In opdracht van Commissie m.e.r., in 2011.
Het Waterschap Scheldestromen wil de primaire waterkering bij het Noorderstrand versterken zodat deze 50 jaar voldoet aan de geldende normen, rekening houdend met de huidige inzichten in de effecten van zeespiegelrijzing. Het dagelijks bestuur van het Waterschap is het bevoegd gezag voor het vaststellen van het daarvoor benodigde projectplan.
Het Noorderstrand is gelegen aan de noordkust van het Zeeuwse eiland Schouwen en bevindt zich ten oosten van Renesse (gemeente Schouwen-Duiveland) en ten westen van de Brouwersdam. Dit strand is voorzien van een smalle duinstrook, die onder beheer valt van het Waterschap Scheldestromen. Het natuurgebied in het plangebied (de Zoeten en Zouten Haard) is in beheer bij en in eigendom van Staatsbosbeheer.
Omdat de kustversterking een lengte heeft van minder dan 5 km is geen sprake van een directe m.e.r.-plicht. Mede gezien het feit dat het project is gelegen in de Natura 2000-gebieden ‘Voordelta’ en ‘Kop van Schouwen’ (en een passende beoordeling wordt opgesteld), heeft het Waterschap besloten om een m.e.r.-procedure te doorlopen. Er is voor gekozen om een gecombineerde plan/project-MER op te stellen en daarbij de procedure voor project-m.e.r. te doorlopen.
De Commissie voor de m.e.r. signaleert bij toetsing van het MER enkele tekortkomingen, die zij essentieel vindt voor het volwaardig meewegen van het milieubelang bij de besluitvorming. Het gaat daarbij om:
. gebrek aan inzicht in de autonome ontwikkeling, waardoor een onderbouwing van de noodzaak voor het voornemen vanuit veiligheid onvoldoende kan worden gegeven en de volgende alternatieven onvoldoende op relevantie kunnen worden beoordeeld:
. een nulplus-alternatief (waarin met gerichte beheermaatregelen ontwikkelingen in de bank- en slenkmorfologie van het strand die voor de hoogwaterveiligheid ongewenst zijn, tijdig en doeltreffend kunnen worden gekeerd);
. variant 1b (zeewaartse oplossing, duinverzwaring + suppletie strand);
. de beschrijving van de compenserende maatregelen voor de natuur in het kader van de Ecologische Hoofdstructuur (EHS) en de Flora- en faunawetgeving.
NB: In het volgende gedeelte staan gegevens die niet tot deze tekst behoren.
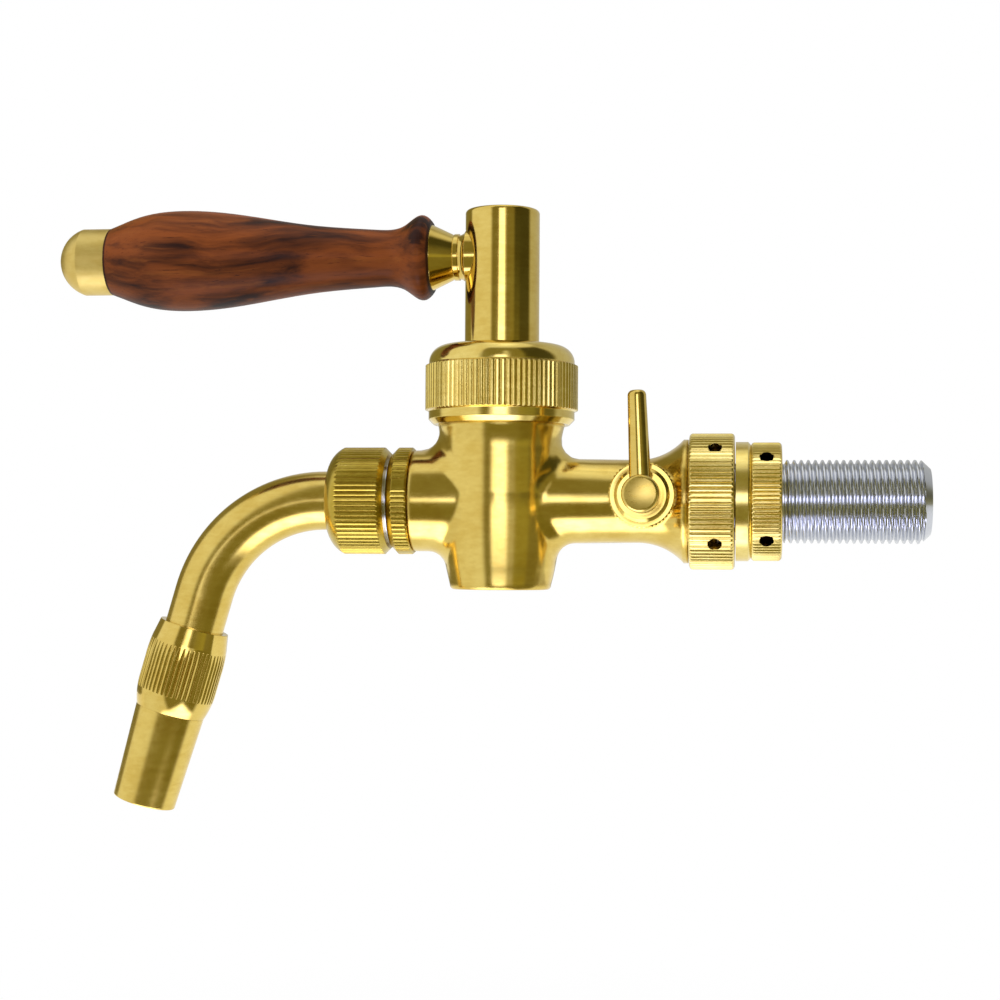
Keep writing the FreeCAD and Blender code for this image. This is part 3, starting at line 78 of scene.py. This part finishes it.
class Signal:
    """A node's output that stands in ordinary sums and products."""

    def __init__(self, tree, socket=None):
        self.tree = tree
        self.socket = socket

    def node(self, kind, settings=None, sockets=None, out=0):
        """Add a node, set it up, fill or link its sockets, and give back one of its outputs."""
        made = self.tree.nodes.new(kind)
        for name, value in (settings or {}).items():
            setattr(made, name, value)
        for name, value in (sockets or {}).items():
            fill(made.inputs[name], value)
        return Signal(self.tree, made.outputs[out])

    def math(self, operation, *values):
        """A Math node on these values."""
        return self.node("ShaderNodeMath", {"operation": operation}, dict(enumerate(values)))

    def __add__(self, other):
        return self.math("ADD", self, other)

    def __radd__(self, other):
        return self.math("ADD", other, self)

    def __sub__(self, other):
        return self.math("SUBTRACT", self, other)

    def __rsub__(self, other):
        return self.math("SUBTRACT", other, self)

    def __mul__(self, other):
        return self.math("MULTIPLY", self, other)

    def __rmul__(self, other):
        return self.math("MULTIPLY", other, self)

    def __pow__(self, other):
        return self.math("POWER", self, other)

    def __abs__(self):
        return self.math("ABSOLUTE", self)

    def at_least(self, other):
        """The greater of the two values."""
        return self.math("MAXIMUM", self, other)

    def step(self, low, high):
        """0 at low, 1 at high, and a smooth rise between."""
        return self.node(
            "ShaderNodeMapRange", {"interpolation_type": "SMOOTHSTEP"},
            {"Value": self, "From Min": low, "From Max": high})

    def between(self, first, second):
        """The first colour where this is 0 and the second where it is 1."""
        return self.node("ShaderNodeMix", {"data_type": "RGBA"}, {0: self, 6: first, 7: second}, 2)

    def vector(self, operation, other=(0, 0, 0), out=0):
        """A Vector Math node on this vector and another."""
        return self.node("ShaderNodeVectorMath", {"operation": operation}, {0: self, 1: other}, out)

    def scaled(self, x, y, z):
        """A place stretched along the three axes."""
        return self.vector("MULTIPLY", (x, y, z))

    def noise(self, size, detail=4, roughness=0.55):
        """Cloudy values about 0.5 with lumps of a size in metres."""
        return self.node(
            "ShaderNodeTexNoise", None,
            {"Vector": self, "Scale": 1 / size, "Detail": detail, "Roughness": roughness})

    def axis(self, letter):
        """One coordinate of a place."""
        return self.node("ShaderNodeSeparateXYZ", None, {0: self}, "XYZ".index(letter))


def fill(socket, value):
    """Link a signal to a socket, or set a plain value on it."""
    if isinstance(value, Signal):
        value.tree.links.new(value.socket, socket)
    elif socket.type == "RGBA":
        socket.default_value = (*value, 1)
    else:
        socket.default_value = value


def new_finish(name):
    """An empty material, the place on the piece in metres, and the principled shader."""
    material = bpy.data.materials.new(name)
    material.use_nodes = True
    tree = material.node_tree
    place = Signal(tree).node("ShaderNodeTexCoord", None, None, "Object")
    return material, place, tree.nodes["Principled BSDF"]


def feed(shader, **values):
    """Link signals to the shader, or set plain values on it, by socket name."""
    for name, value in values.items():
        fill(shader.inputs[name.replace("_", " ")], value)


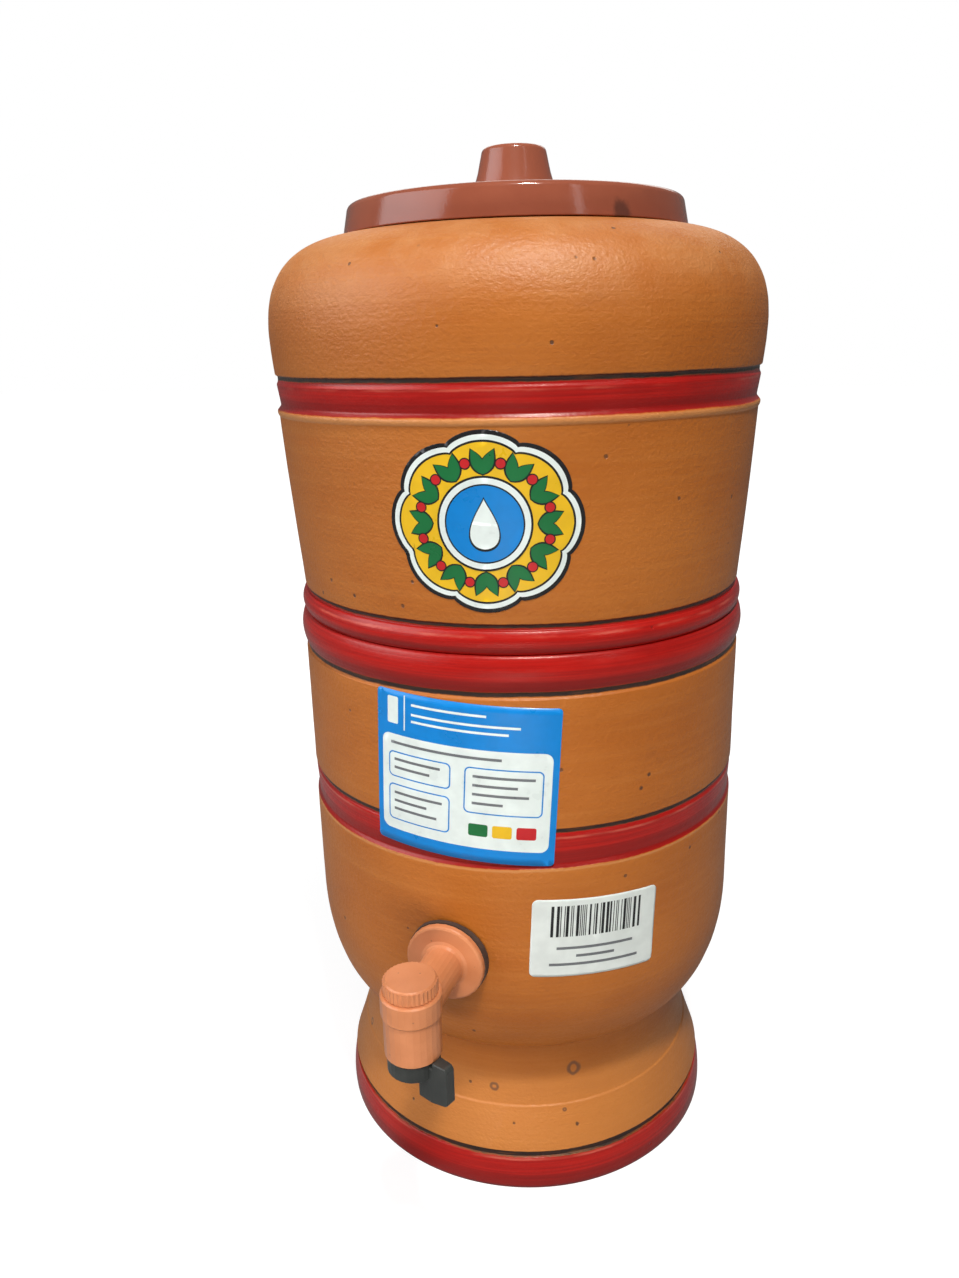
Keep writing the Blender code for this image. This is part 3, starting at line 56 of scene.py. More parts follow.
class Shader:
    """A material and short calls to add and link its nodes."""

    SOCKETS = {
        "colour": "Base Color", "roughness": "Roughness", "metallic": "Metallic",
        "specular": "Specular IOR Level", "tint": "Specular Tint",
    }

    def __init__(self, name):
        self.material = bpy.data.materials.new(name)
        self.material.use_nodes = True
        self.tree = self.material.node_tree
        self.main = self.tree.nodes["Principled BSDF"]
        self.place = self.add("ShaderNodeTexCoord").outputs["Object"]

    def add(self, kind, **settings):
        made = self.tree.nodes.new(kind)
        for key, value in settings.items():
            setattr(made, key, value)
        return made

    def plug(self, socket, value):
        if isinstance(value, bpy.types.NodeSocket):
            self.tree.links.new(value, socket)
        else:
            socket.default_value = value

    def math(self, operation, a, b=0.0, c=0.0):
        made = self.add("ShaderNodeMath", operation=operation)
        for socket, value in zip(made.inputs, (a, b, c)):
            self.plug(socket, value)
        return made.outputs[0]

    def times(self, a, b):
        return self.math("MULTIPLY", a, b)

    def plus(self, a, b):
        return self.math("ADD", a, b)

    def larger(self, a, b):
        return self.math("MAXIMUM", a, b)

    def line(self, value, slope, start):
        """The value times slope, plus start."""
        return self.math("MULTIPLY_ADD", value, slope, start)

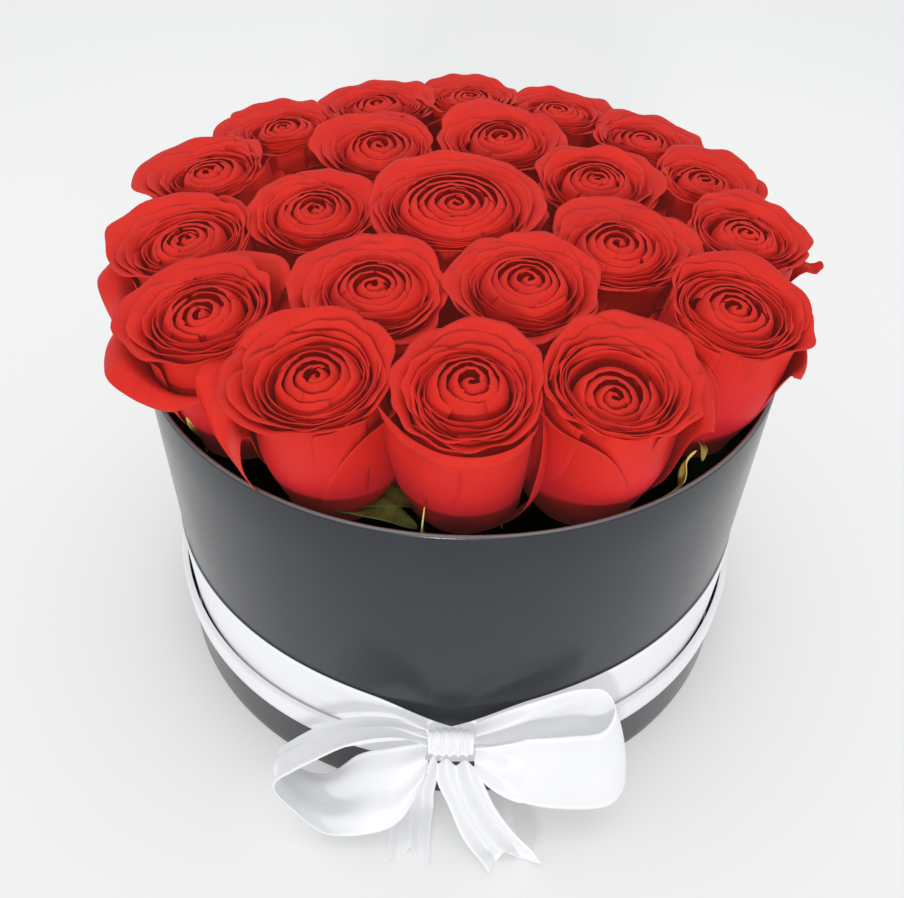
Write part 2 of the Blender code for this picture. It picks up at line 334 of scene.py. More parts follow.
class Shells:
    """Gathers thin closed sheets, each grown from a grid of points, into one mesh."""

    def __init__(self):
        self.points = []
        self.quads = []
        self.count = 0
        self.values = {"along": [], "across": [], "rim": [], "which": [], "depth": []}

    def add(self, grid, thickness, which=0.0, along=None, across=None, wrap=False, rim=None, depth=(0, 0)):
        """Adds a sheet, or with wrap a ring whose last row joins its first.

        grid is rows x columns x 3. The others are numbers or rows x columns: along, across, rim and
        which are kept for the materials, as is depth, the shade of a petal's inner and outer face.
        """
        rows, columns = grid.shape[:2]
        along = np.linspace(0, 1, rows)[:, None] * np.ones((1, columns)) if along is None else along
        across = np.ones((rows, 1)) * np.linspace(-1, 1, columns) if across is None else across
        ahead = np.gradient(grid, axis=0)
        if wrap:
            ahead = (np.roll(grid, -1, 0) - np.roll(grid, 1, 0)) / 2
        normal = np.cross(ahead, np.gradient(grid, axis=1))
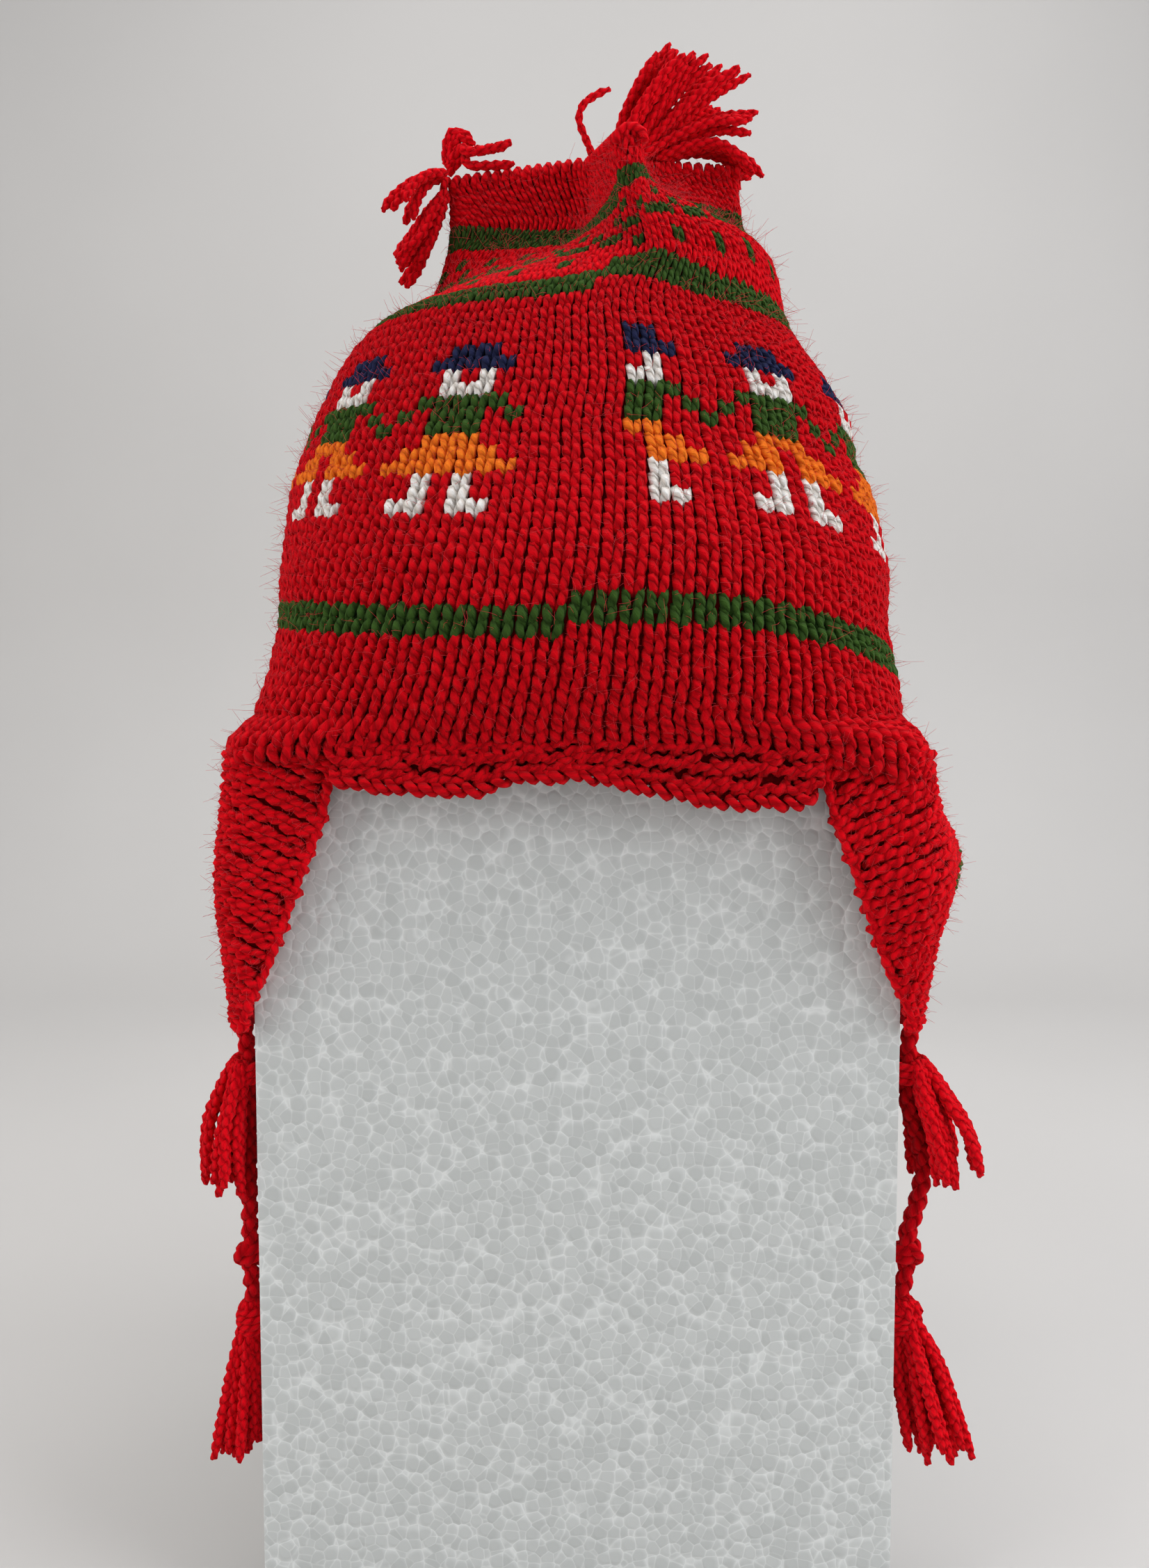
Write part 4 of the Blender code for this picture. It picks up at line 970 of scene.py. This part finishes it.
def make_lower_tassel(name, material):
    """End tassel: a wound head over a fan of strands."""
    side, inside = SIDE[name], BLOCK_WIDTH / 2 + 0.0016
    root = cord_place(name, LOWER_TASSEL_TOP, 0.0008)
    yarn = Yarn()
    for k in range(TASSEL_STRANDS):
        angle = TURN * (k * 0.618) + rng.normal(0.0, 0.1)
        out = np.array((math.cos(angle), math.sin(angle), 0.0)) * LOWER_SPREAD[name]
        ring = math.sqrt((k + 0.5) / TASSEL_STRANDS)
        length = LOWER_TASSEL_LENGTH * rng.uniform(0.84, 1.0)
        route = []
        for down, reach in LOWER_FAN:
            wiggle = rng.normal(0.0, 0.0006, 3) * down
            fall = np.array((side * LOWER_LEAN[name] * down, 0.0, -down * length))
            spot = root + out * ring * reach + fall + wiggle
            spot[0] = side * max(abs(spot[0]), inside)
            route.append(spot)
        add_plied(yarn, route, TASSEL_RADIUS)
    for k, size in enumerate(LOWER_WINDINGS):
        centre = cord_place(name, LOWER_TASSEL_TOP - 0.0022 - 0.0016 * k, 0.0008)
        add_winding(yarn, centre, size, 0.0006, 0.00095)
    return yarn.build(f"end_tassel_{name}", material, "tassel_red", f"tassel_lower_{name}")


def add_copies(yarn, strand, sway_start, sway, step):
    """Three strands along one drawn route, the later ones swaying further from it."""
    for copy in range(3):
        drift = np.linspace(sway_start, 1.0, len(strand))[:, None] * rng.normal(0.0, sway * copy, 3)
        add_plied(yarn, (np.array(strand) + drift + np.array(step) * copy) * MM, TOP_RADIUS)


def make_top_tassels(material):
    """Crest tassel, the loose yarn end in front of it and the left corner's tassel."""
    crest, corner = Yarn(), Yarn()
    for strand in CREST_STRANDS:
        add_copies(crest, strand, 0.0, 1.2, (0.6, 1.2, 0.0))
    add_plied(crest, np.array(LOOSE_END) * MM, LOOSE_RADIUS)
    for strand in CORNER_STRANDS:
        add_copies(corner, strand, 0.3, 1.1, (0.0, 0.0, 0.0))
    crest.build("crest_strands", material, "tassel_red", "crest_tassel")
    corner.build("corner_strands", material, "tassel_red", "corner_tassel")


# Loose fibres: how many, and their longest lengths
CROWN_FIBRES, FLAP_FIBRES = 7800, 2000
HAIR_POINTS, HAIR_SHORTEST, HAIR_CURL, HAIR_RADII = 3, 0.0010, 0.62, (0.000060, 0.000026)
CROWN_HAIR, FLAP_HAIR = 0.0042, 0.0026


def fibres(yarn, places, normals, longest):
    """Short curved hairs that leave the surface."""
    count = len(places)
    heading = unit(normals * rng.uniform(0.25, 1.0, (count, 1)) + rng.normal(0, 0.6, (count, 3)))
    bend = unit(rng.normal(0.0, 1.0, (count, 3)))
    length = HAIR_SHORTEST + longest * rng.uniform(0.0, 1.0, (count, 1)) ** 2
    t = np.linspace(0.0, 1.0, HAIR_POINTS)[None, :, None]
    paths = (places[:, None] + heading[:, None] * length[:, None] * t
             + bend[:, None] * length[:, None] * HAIR_CURL * t**2)
    yarn.add(paths, np.linspace(*HAIR_RADII, HAIR_POINTS)[None], 3)


def make_fuzz(grid, normals, material):
    """Wool halo over the crown and flaps."""
    for name in ("low", "high"):
        yarn = Yarn()
        rows = rng.uniform(0.0, ROWS - 0.5, CROWN_FIBRES)
        columns = rng.uniform(0.0, COLUMNS, CROWN_FIBRES)
        fibres(yarn, sample(grid, rows, columns), sample(normals, rows, columns), CROWN_HAIR)
        yarn.build(f"fuzz_crown_{name}", material, "knit_red", "crown")
    for name in SIDE:
        yarn = Yarn()
        spots, outs = [], []
        while len(spots) < FLAP_FIBRES:
            depth, along = rng.uniform(0.0, FLAP_LENGTH), rng.uniform(-0.027, 0.063)
            front, rear = flap_edges(depth)
            if front < along < rear:
                spot = flap_place(name, along, depth)
                spots.append(spot)
                outs.append(unit(flap_place(name, along, depth, 0.001) - spot))
        fibres(yarn, np.array(spots), np.array(outs), FLAP_HAIR)
        yarn.build(f"fuzz_{name}", material, "knit_red", f"flap_{name}")


# Floor, backdrop and lights
FLOOR_FRONT, FLOOR_BACK, FLOOR_DROP = -1.2, 0.55, 0.0002
SWEEP, BACKDROP_TOP, STAGE_HALF = 0.35, 1.8, 1.6
LIGHTS = (  # name, place, height aimed at, size, watts, colour
    ("left", (-0.95, -0.36, 0.55), 0.22, 0.8, 6.2, (1.0, 0.985, 0.96)),
    ("right", (0.95, -0.36, 0.55), 0.22, 0.8, 8.6, (0.97, 0.98, 1.0)),
    ("top", (0.12, 0.02, 1.35), 0.25, 1.0, 10.5, (1.0, 1.0, 1.0)),
)
WORLD_COLOUR, WORLD_STRENGTH = (0.95, 0.97, 1.0, 1.0), 0.29


def make_stage():
    """Floor that curves up into a backdrop, just under the block's foot."""
    profile = [(FLOOR_FRONT, 0.0), (FLOOR_BACK, 0.0)]
    profile += [(FLOOR_BACK + SWEEP * math.sin(a), SWEEP - SWEEP * math.cos(a))
                for a in np.linspace(0.15, math.pi / 2, 12)]
    profile += [(FLOOR_BACK + SWEEP, BACKDROP_TOP)]
    points = [(x, y, z - FLOOR_DROP) for y, z in profile for x in (-STAGE_HALF, STAGE_HALF)]
    faces = [(2 * k, 2 * k + 1, 2 * k + 3, 2 * k + 2) for k in range(len(profile) - 1)]
    mesh = bpy.data.meshes.new("studio")
    mesh.from_pydata(points, [], faces)
    mesh.shade_smooth()
    mesh.materials.append(paper())
    stage = bpy.data.objects.new("studio", mesh)
    bpy.context.scene.collection.objects.link(stage)


def make_lights():
    for name, place, height, size, power, colour in LIGHTS:
        light = bpy.data.lights.new(name, "AREA")
        light.size, light.energy, light.color = size, power, colour
        holder = bpy.data.objects.new(name, light)
        holder.location = place
        aim = Vector((0.0, 0.0, height)) - Vector(place)
        holder.rotation_euler = aim.to_track_quat("-Z", "Y").to_euler()
        bpy.context.scene.collection.objects.link(holder)
    world = bpy.data.worlds.new("world")
    world.use_nodes = True
    inputs = world.node_tree.nodes["Background"].inputs
    inputs["Color"].default_value = WORLD_COLOUR
    inputs["Strength"].default_value = WORLD_STRENGTH
    bpy.context.scene.world = world
    bpy.context.scene.view_settings.view_transform = "Standard"


def main():
    make_camera()
    wools = {letter: wool(f"wool_{letter}", colour) for letter, colour in COLOURS.items()}
    # Paler copies of the red for the top rows, flaps and tassels: painted light
    wools["top"] = wool("wool_top_painted_light", scaled(COLOURS["R"], TOP_PAINTED_LIGHT))
    wools["flap"] = wool("wool_flap_painted_light", scaled(COLOURS["R"], FLAP_PAINTED_LIGHT))
    tassel_wool = wool("wool_tassel_painted_light", scaled(COLOURS["R"], TASSEL_PAINTED_LIGHT), 0.9, 2.0)
    lining = backing()
    for name in SIDE:
        cord, route, length = make_cord(name, wools["R"])
        knot = make_knot(name, wools["R"])
        tassels = [make_upper_tassel(name, tassel_wool), make_lower_tassel(name, tassel_wool)]
        make_flap(name, wools, lining)
    grid, normals = make_crown(wools)
    make_lining(lining)
    # The seam's stitches take the paler top red too, painted light
    make_top_seam(wools["top"])
    inner = BLOCK_WIDTH / 2 + flap_edges(0.0)[0] + FLAP_TURN / 2 - 2 * GAP
    make_border("brow_border", -inner, inner, BROW_EDGE, hem_front, wools, lining)
    rear = flap_place("right", flap_edges(0.0)[1], 0.0)
    start = math.atan2(rear[1] + WALL / 2, rear[0])
    make_border("nape_border", start, math.pi - start, NAPE_EDGE, hem_side, wools, lining)
    make_top_tassels(tassel_wool)
    # The fuzz hairs glow faintly: painted light, not a lamp
    glow = {"Emission Color": FUZZ_GLOW, "Emission Strength": GLOW_STRENGTH}
    make_fuzz(grid, normals, wool("wool_fuzz", FUZZ_RED, 0.3, glow=glow))
    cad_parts["foam_block"].data.materials.clear()
    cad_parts["foam_block"].data.materials.append(foam())
    make_stage()
    make_lights()


main()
De Commissie adviseert in het uitgebrachte toetsingsadvies om het MER op deze punten aan te vullen, alvorens een besluit over het voornemen te nemen. Het bevoegd gezag heeft naar aanleiding daarvan aangegeven dat aanvullende informatie zal worden verzameld ten aanzien van:
. nieuwe resultaten van onderzoek naar de voorkomende habitattypen in het plangebied;
. morfologisch onderzoek naar de autonome ontwikkeling;
. nieuwe resultaten van onderzoek naar de waterkwaliteit in het gebied.
Het bevoegd gezag heeft de Commissie m.e.r. gevraagd deze aanvullende informatie te toetsen op het moment dat deze beschikbaar is. Op dat moment zal de Commissie een aanvullend toetsingsadvies uitbrengen.
Yvonne van Manen adviseerde vanuit de Commissie voor de milieueffectrapportage, met name vanuit het aandachtsveld natuur.